-- start SUPPLIED MATERIAL --
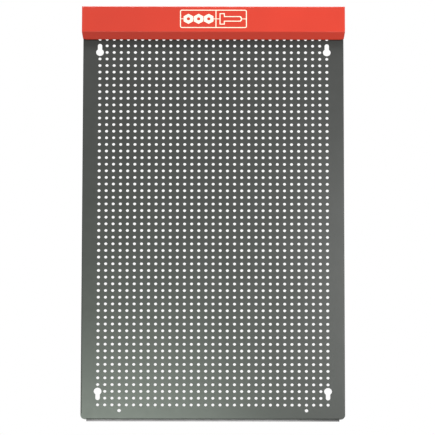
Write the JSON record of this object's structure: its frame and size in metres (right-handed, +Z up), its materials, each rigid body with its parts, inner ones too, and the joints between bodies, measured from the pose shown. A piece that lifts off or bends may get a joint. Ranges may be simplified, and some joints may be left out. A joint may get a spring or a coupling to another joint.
{
  "type": "pegboard tool wall panel",
  "caption": "A tall grey perforated steel tool panel with folded edges and corner keyholes, topped by a glossy red folded header cover with a cream printed badge.",
  "frame": {"origin": "On the wall plane, at mid-width and at mid-height of the header's rear lip, which bears on the wall.", "axes": "+X is the viewer's right, +Y points into the wall (the front faces -Y), +Z is up, along the panel's height."},
  "size_m": [0.557, 0.0338, 0.9277],
  "materials": {
    "panel_paint": "semi-gloss grey powder coat",
    "header_paint": "glossy red powder coat",
    "badge_print": "cream printed film",
    "rivet_metal": "bare aluminium"
  },
  "bodies": {
    "root": {"perforated_panel": "panel_paint", "header_cover": "header_paint", "header_end_left": "header_paint", "header_end_right": "header_paint", "header_badge": "badge_print", "face_rivet_1": "rivet_metal", "face_rivet_2": "rivet_metal", "face_rivet_3": "rivet_metal", "face_rivet_4": "rivet_metal", "face_rivet_5": "rivet_metal", "top_rivet_1": "rivet_metal", "top_rivet_2": "rivet_metal", "top_rivet_3": "rivet_metal", "top_rivet_4": "rivet_metal", "top_rivet_5": "rivet_metal", "end_face_rivet_left": "rivet_metal", "end_face_rivet_right": "rivet_metal", "end_top_rivet_left": "rivet_metal", "end_top_rivet_right": "rivet_metal"}
  },
  "joints": []
}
-- end SUPPLIED MATERIAL --
**THE EXERCISE:**
Write out the whole listing again, exactly as it stands.

**WRITTEN ANSWER:**
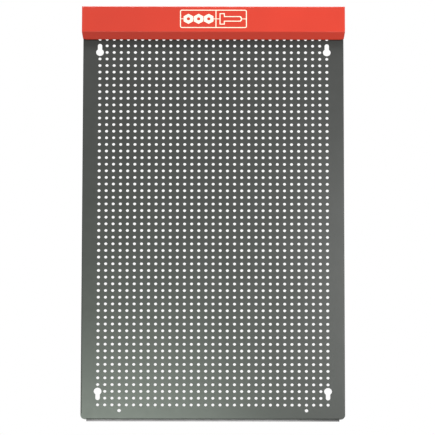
Write the JSON record of this object's structure: its frame and size in metres (right-handed, +Z up), its materials, each rigid body with its parts, inner ones too, and the joints between bodies, measured from the pose shown. A piece that lifts off or bends may get a joint. Ranges may be simplified, and some joints may be left out. A joint may get a spring or a coupling to another joint.
{
  "type": "pegboard tool wall panel",
  "caption": "A tall grey perforated steel tool panel with folded edges and corner keyholes, topped by a glossy red folded header cover with a cream printed badge.",
  "frame": {"origin": "On the wall plane, at mid-width and at mid-height of the header's rear lip, which bears on the wall.", "axes": "+X is the viewer's right, +Y points into the wall (the front faces -Y), +Z is up, along the panel's height."},
  "size_m": [0.557, 0.0338, 0.9277],
  "materials": {
    "panel_paint": "semi-gloss grey powder coat",
    "header_paint": "glossy red powder coat",
    "badge_print": "cream printed film",
    "rivet_metal": "bare aluminium"
  },
  "bodies": {
    "root": {"perforated_panel": "panel_paint", "header_cover": "header_paint", "header_end_left": "header_paint", "header_end_right": "header_paint", "header_badge": "badge_print", "face_rivet_1": "rivet_metal", "face_rivet_2": "rivet_metal", "face_rivet_3": "rivet_metal", "face_rivet_4": "rivet_metal", "face_rivet_5": "rivet_metal", "top_rivet_1": "rivet_metal", "top_rivet_2": "rivet_metal", "top_rivet_3": "rivet_metal", "top_rivet_4": "rivet_metal", "top_rivet_5": "rivet_metal", "end_face_rivet_left": "rivet_metal", "end_face_rivet_right": "rivet_metal", "end_top_rivet_left": "rivet_metal", "end_top_rivet_right": "rivet_metal"}
  },
  "joints": []
}